Trotzdem wäre es unfair, den spielerisch schwachen Auftritt Altonas allzu hoch zu hängen. Denn der „wundervolle Titel“ (Barthel) einer „zusammengewürfelten Truppe, die jetzt Meister ist“ (Shootingstar Hischem Metidji), der „für uns und unsere geilen Fans“ (Torwart Tobias Grubba) die ganze Saison lang „mit aller Macht angestrebt worden ist“ (Trainer Berkan Algan), ist wichtiger – und hat nennenswerte Gründe. Es lag nämlich nicht nur am schwächelnden Ex-Abo-Meister TuS Dassendorf, dass die Meisterschaft eingefahren wurde.

Die runderneuerte Mannschaft wurde nach dem Abstieg clever und technisch hochwertig neu bestückt, taktische Schachzüge von Trainer Algan wie die Versetzung von Stürmer Marco Schultz auf die Sechserposition, von der er das Spiel lenkte und 20 Treffer erzielte, gingen auf. Der Rückhalt von ganz oben war Algan zudem gewiss. Im Oktober 2017 – die Aufstiegseuphorie beim damaligen Regionalligisten Altona 93 war längst verflogen – verlängerte der Verein den Vertrag seines Trainers.

Auch den sang- und klanglosen Abstieg in die Oberliga Hamburg nahm der Club hin, ohne den zu diesem Zeitpunkt in der Fanszene keinesfalls unumstrittenen Coach zu wechseln. Das hat viel zu tun mit der „Lurup-Connection“ im Verein. Manager Klobedanz, Trainer Algan und die Firma Perlwitz-Armaturen als großer Sponsor neben Präsident Barthel arbeiteten schon in Lurup erfolgreich zusammen, realisierten 2015 den Luruper Aufstieg von der Landesliga in die Oberliga, bevor sie Ende August 2015 alle gemeinsam bei Altona 93 anheuerten.

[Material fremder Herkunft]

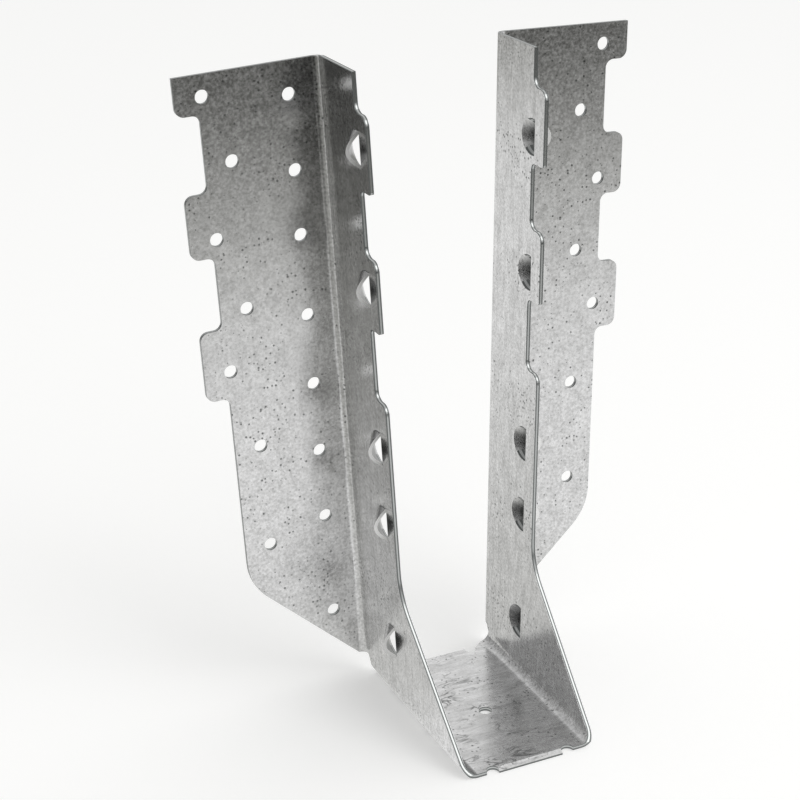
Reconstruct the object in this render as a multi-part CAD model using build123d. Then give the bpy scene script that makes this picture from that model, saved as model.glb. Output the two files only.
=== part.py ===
from build123d import *
import math
import os

# Sheet and folds
sheet = 1.5
flange_fold_radius = 2.5
seat_fold_radius = 3.5
side_lean = 2.0

# Overall sizes
overall_height = 227.0
joist_gap = 46.0
seat_front = 82.5
header_relief = 8.9

# Flange, measured outward from the middle of the hanger
tab_reach = 73.4
tab_step = 7.9
flange_foot = 6.0
foot_corner_radius = 20.0
tab_corner_radius = 3.0
tab_notch_radius = 2.8

# Levels where the edge steps in or out, measured down from the top edge
upper_tab_end = 12.7
middle_tab_start = 38.4
middle_tab_end = 59.9
lower_tab_start = 85.0
lower_tab_end = 109.5

# Side plate, measured forward from the header plane
plate_edge = 28.6
plate_step_radius = 3.3
plate_foot_radius = 0.8
plate_notch_radius = 2.2
plate_foot_rise = 0.8

# Nail holes: columns outward from the middle, rows down from the top edge
nail_hole = 4.6
hole_margin = 2.5
tab_column = 64.2
outer_column = 56.4
inner_column = 35.4
tab_rows = (7.1, 54.1, 100.2)
outer_rows = (29.3, 79.4, 129.3, 166.9)
inner_rows = (10.9, 36.0, 58.0, 86.1, 111.1, 136.1, 161.3, 199.2)

# Lanced nail guides on the side plates, rows down from the top edge, staggered from side to side
slit_setback = 30.5
guide_height = 4.6
guide_length = 12.5
guide_depth = 8.4
guide_tip_radius = 3.5
guide_wall = 1.1
slit_edge_roll = 0.5
left_guides = (24.3, 70.7, 127.1, 155.2, 201.2)
right_guides = (29.0, 75.0, 137.0, 164.0, 206.4)

# Seat
seat_hole_setback = 49.0
carrier_notch_radius = 2.2
carrier_notch_offset = 14.0
carrier_stub = 0.7
stub_roll_depth = 1.6
stub_roll_drop = 0.8
relief_start = 5.6

# Values that follow
top = overall_height - sheet
half_gap = joist_gap / 2
fold_outer = flange_fold_radius + sheet
fold_turn = 90 - side_lean
fold_tangent = seat_fold_radius * math.tan(math.radians(fold_turn / 2))
flange_start = half_gap + fold_outer
notch_reach = tab_reach - tab_step
plate_tab = plate_edge + tab_step
chamfer_top = flange_foot + notch_reach - flange_start
slope_top = seat_front - plate_tab
slope_foot = seat_front - fold_tangent
overall_depth = seat_front + carrier_stub


def outline(corners):
    """A closed outline from corners of (across, up, radius)."""
    points = [(across, up) for across, up, radius in corners]
    radii = [radius for across, up, radius in corners]
    return make_face(FilletPolyline(*points, radius=radii, close=True))


def flange_face():
    """The face nailed to the header: three tabs, then a rounded corner and a 45 degree chamfer down to the fold."""
    return outline([
        (flange_start, top, 0),
        (tab_reach, top, 0),
        (tab_reach, top - upper_tab_end, tab_corner_radius),
        (notch_reach, top - upper_tab_end, tab_notch_radius),
        (notch_reach, top - middle_tab_start, tab_notch_radius),
        (tab_reach, top - middle_tab_start, tab_corner_radius),
        (tab_reach, top - middle_tab_end, tab_corner_radius),
        (notch_reach, top - middle_tab_end, tab_notch_radius),
        (notch_reach, top - lower_tab_start, tab_notch_radius),
        (tab_reach, top - lower_tab_start, tab_corner_radius),
        (tab_reach, top - lower_tab_end, tab_corner_radius),
        (notch_reach, top - lower_tab_end, tab_notch_radius),
        (notch_reach, chamfer_top, foot_corner_radius),
        (flange_start, flange_foot, 0),
    ])


def plate_face():
    """The face beside the joist. Its front edge steps near the flange's levels, because the blanks nest in the strip."""
    upper_foot = top - middle_tab_start + plate_foot_rise
    lower_foot = top - lower_tab_start + plate_foot_rise
    return outline([
        (-fold_outer, top, 0),
        (-plate_edge, top, 0),
        (-plate_edge, top - upper_tab_end, plate_step_radius),
        (-plate_tab, top - upper_tab_end, plate_step_radius),
        (-plate_tab, upper_foot, plate_foot_radius),
        (-plate_edge, upper_foot, plate_notch_radius),
        (-plate_edge, top - middle_tab_end, plate_step_radius),
        (-plate_tab, top - middle_tab_end, plate_step_radius),
        (-plate_tab, lower_foot, plate_foot_radius),
        (-plate_edge, lower_foot, plate_notch_radius),
        (-plate_edge, top - lower_tab_end, plate_step_radius),
        (-plate_tab, top - lower_tab_end, plate_step_radius),
        (-plate_tab, slope_top, foot_corner_radius),
        (-slope_foot, fold_tangent, 0),
        (-relief_start, fold_tangent, 0),
        (-fold_outer, flange_foot, 0),
    ])


def fold_section(center, radius, start_angle, turn):
    """A slice across a fold of the given inner radius: a ring sector one sheet thick."""
    inner = CenterArc(center, radius, start_angle, turn)
    outer = CenterArc(center, radius + sheet, start_angle, turn)
    ends = [Line(inner @ 0, outer @ 0), Line(inner @ 1, outer @ 1)]
    return make_face([inner, outer, *ends])


def nail_holes():
    """The punches for the flange: every row whose hole keeps its margin above the chamfer."""
    columns = ((tab_column, tab_rows), (outer_column, outer_rows), (inner_column, inner_rows))
    punches = []
    for reach, rows in columns:
        lowest = flange_foot + max(0, reach - flange_start) + nail_hole / 2 + hole_margin
        heights = [top - row for row in rows if top - row > lowest]
        punches += [Pos(reach, -sheet / 2, height) * Rot(90, 0, 0) * Cylinder(nail_hole / 2, 4 * sheet) for height in heights]
    return punches


def guide_cone(wall, depth):
    """The punch of a guide: a cone that leans back, cut off by the slit's plane and at the given depth in the sheet.
    The slit cuts it in a round-tipped triangle, and its back line runs down to the sheet. With a wall it is the hollow.
    The outer face of the sheet is at x = 0, the slit at y = 0."""
    back_slope = math.atan(guide_height / guide_depth)
    spread = math.sqrt((guide_length / 2) ** 2 + guide_height**2 - 2 * guide_height * guide_tip_radius) / guide_height
    half_angle = math.atan((spread - math.sin(back_slope)) / math.cos(back_slope))
    ahead = guide_tip_radius / math.tan(half_angle)
    lean = back_slope + half_angle
    sink = wall / math.sin(half_angle)
    reach = 2 * (guide_length + guide_depth)
    tip_x = guide_height + ahead * math.tan(back_slope) - sink * math.sin(lean)
    tip_y = sink * math.cos(lean) - ahead
    cone = Cone(reach * math.tan(half_angle), 0, reach, align=(Align.CENTER, Align.CENTER, Align.MAX))
    cone = Pos(tip_x, tip_y, 0) * Rot(0, 0, math.degrees(lean) - 90) * Rot(0, 90, 0) * cone
    behind = Pos(-depth, 0, 0) * Box(reach, reach, 2 * reach, align=(Align.MIN, Align.MIN, Align.CENTER))
    return cone & behind


def add_guide(plate, height):
    """Draws one hood outward behind its slit, and rolls over the edge of the strip in front of the slit."""
    place = Pos(half_gap + sheet, -slit_setback, height)
    dome = place * guide_cone(0, sheet / 2)
    hollow = place * guide_cone(guide_wall, 2 * sheet)
    wedge = make_face(Polyline((0, 0), (-slit_edge_roll, 0), (0, -slit_edge_roll), close=True))
    roll_length = guide_length - 2 * guide_wall
    roll = place * Pos(0, 0, -roll_length / 2) * extrude(wedge, roll_length)
    return plate + dome - hollow - roll


def side(guide_rows):
    """The right-hand side as one folded piece: plate, flange and the fold between them, leaned outward about the seat fold."""
    plate = Pos(half_gap, 0, 0) * extrude(Plane.YZ * plate_face(), sheet)
    flange = extrude(Plane.XZ * flange_face(), sheet)
    section = fold_section((flange_start, -fold_outer), flange_fold_radius, 90, 90)
    fold = Pos(0, 0, flange_foot) * extrude(section, top - flange_foot)
    for row in guide_rows:
        height = top - row
        if height - guide_length / 2 > flange_foot:
            plate = add_guide(plate, height)
    piece = plate + fold + flange
    piece -= nail_holes()
    return piece.rotate(Axis((half_gap, 0, 0), (0, 1, 0)), side_lean)


def seat_fold():
    """The fold between the seat and the right-hand plate. The plate's front slope runs on through it to the seat's corner."""
    section = fold_section((half_gap - fold_tangent, seat_fold_radius), seat_fold_radius, -90, fold_turn)
    fold = Pos(0, -relief_start, 0) * extrude(Plane.XZ * section, seat_front - relief_start)
    lean = math.radians(side_lean)
    slope = Plane(origin=(half_gap, -seat_front, 0), z_dir=(math.sin(lean), -1, math.cos(lean)))
    return split(fold, bisect_by=slope, keep=Keep.BOTTOM)


def seat():
    """The seat: between its pairs of half-round notches a stub is left where the blank was cut from its strip."""
    edge = half_gap - fold_tangent
    shoulder = carrier_notch_offset + carrier_notch_radius
    half = [
        (0, -overall_depth),
        (carrier_notch_offset, -overall_depth),
        (carrier_notch_offset, -seat_front),
        (edge, -seat_front),
        (edge, -relief_start),
        (shoulder, -header_relief),
        (carrier_notch_offset, -header_relief),
        (carrier_notch_offset, -header_relief + carrier_stub),
        (0, -header_relief + carrier_stub),
    ]
    other = [(-x, y) for x, y in reversed(half) if x > 0]
    blank = make_face(Polyline(*half, *other, close=True))
    plan = Pos(0, 0, -sheet) * extrude(blank, sheet)
    for x in (-carrier_notch_offset, carrier_notch_offset):
        for y in (-seat_front, -header_relief):
            plan -= Pos(x, y, -sheet / 2) * Cylinder(carrier_notch_radius, 4 * sheet)
    plan -= Pos(0, -seat_hole_setback, -sheet / 2) * Cylinder(nail_hole / 2, 4 * sheet)
    lip = -overall_depth
    wedge = make_face(Polyline((lip, 0), (lip + stub_roll_depth, 0), (lip, -stub_roll_drop), close=True))
    roll = Pos(-carrier_notch_offset, 0, 0) * extrude(Plane.YZ * wedge, 2 * carrier_notch_offset)
    return plan - roll


right = side(right_guides) + seat_fold()
left = mirror(side(left_guides) + seat_fold(), about=Plane.YZ)
hanger = seat() + right + left

# The origin is on the floor under the middle of the hanger's depth, with the header plane behind it.
hanger = Pos(0, overall_depth / 2, sheet) * hanger

os.makedirs("parts", exist_ok=True)
export_step(hanger, "parts/joist_hanger.step")
print("solids", len(hanger.solids()), "volume", round(hanger.volume, 1), "box", hanger.bounding_box())
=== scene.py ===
# %% [markdown]
# # A galvanised joist hanger
#
# The object is one folded sheet of galvanised steel. Its shape comes ready made from the frame,
# so this lesson is about looks: one camera, one pale table and one careful metal. The metal has
# to show what zinc shows on the real part: a fine grain, dark pits, marks from rolling and
# bright sheared edges.

# %% Load the frame
import bpy
import math
from mathutils import Matrix, Vector

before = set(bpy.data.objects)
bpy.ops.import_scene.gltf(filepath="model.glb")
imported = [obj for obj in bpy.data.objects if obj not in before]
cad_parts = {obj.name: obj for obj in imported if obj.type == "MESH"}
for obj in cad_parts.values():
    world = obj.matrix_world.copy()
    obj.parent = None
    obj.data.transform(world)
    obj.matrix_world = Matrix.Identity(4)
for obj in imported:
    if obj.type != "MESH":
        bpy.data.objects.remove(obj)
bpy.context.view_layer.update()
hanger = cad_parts["joist_hanger"]
MM = 0.001

# %% [markdown]
# ## Four helpers
#
# Colours are easiest to choose as the hex values that a paint program shows. Blender works in
# linear light, so one function turns a hex value into linear numbers. A second function adds a
# shader node, sets its properties, and either sets each input or links it to another node. The
# third marks a part of the object: the places where several measures all lie within limits. The
# fourth lets something fade from place to place, as the product of ramps.

# %% Colour and node helpers
def linear(hex_colour):
    """An sRGB hex value as linear red, green, blue and alpha."""
    channels = [int(hex_colour[i:i + 2], 16) / 255 for i in (1, 3, 5)]
    return [c / 12.92 if c <= 0.04045 else ((c + 0.055) / 1.055) ** 2.4 for c in channels] + [1.0]


def put(tree, kind, inputs=None, **properties):
    """Adds a node of this kind. Each input gets a value, or a link if it is given a socket."""
    node = tree.nodes.new("ShaderNode" + kind)
    for name, value in properties.items():
        setattr(node, name, value)
    for name, value in (inputs or {}).items():
        if isinstance(value, bpy.types.NodeSocket):
            tree.links.new(value, node.inputs[name])
        else:
            node.inputs[name].default_value = value
    return node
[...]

Zwischen die Protagonisten passt kein Blatt Papier, man geht gemeinsam durch dick und dünn.

In der Aufstiegsrunde will Altona die Saison krönen

Selbst potenzielle Störfeuer wie der kurz vor dem Meiendorf-Spiel am 21. April publik gewordene Abgang von Mittelfeld-Ass Vincent Boock – ausgerechnet zum Titelrivalen Teutonia 05 – wurde trotz großen Risikos konsequent abmoderiert. Altona fühlte sich bei den Gesprächen über eine Vertragsverlängerung hintergangen (was Teutonia im Namen des Spielers vehement dementierte), also wurde Boock freigestellt. Sehr unwahrscheinlich, dass er bis Saisonende noch einmal für Altona aufläuft.

Das Signal aus Altonas Sicht an das eigene Team war klar: Auch überragende Spieler dürfen die Grenzen nicht verletzen. Das kam an in der Mannschaft, sie siegte weiter. Boocks Fehlen fiel in den folgenden vier Spielen kaum auf, der Fünf-Punkte-Vorsprung auf Teutonia wurde ins Ziel transportiert.

Nun soll der große Coup folgen: der Wiederaufstieg! In der Aufstiegsrunde beim Bremer SV (22. Mai) und gegen den Heider SV (26. Mai) muss der AFC Zweiter werden, um wieder Regionalligist zu sein. „Wir werden die Meisterschaft ruhig feiern, wir wollen ja noch aufsteigen“, sagte Innenverteidiger Seyhmus Atug. „Dieser Titel“, erklärte Torwart Grubba energisch, „war nur der erste Schritt.“ In Altona, an der Adolf-Jäger-Kampfbahn, sollen am Saisonende alle Träume wahr werden.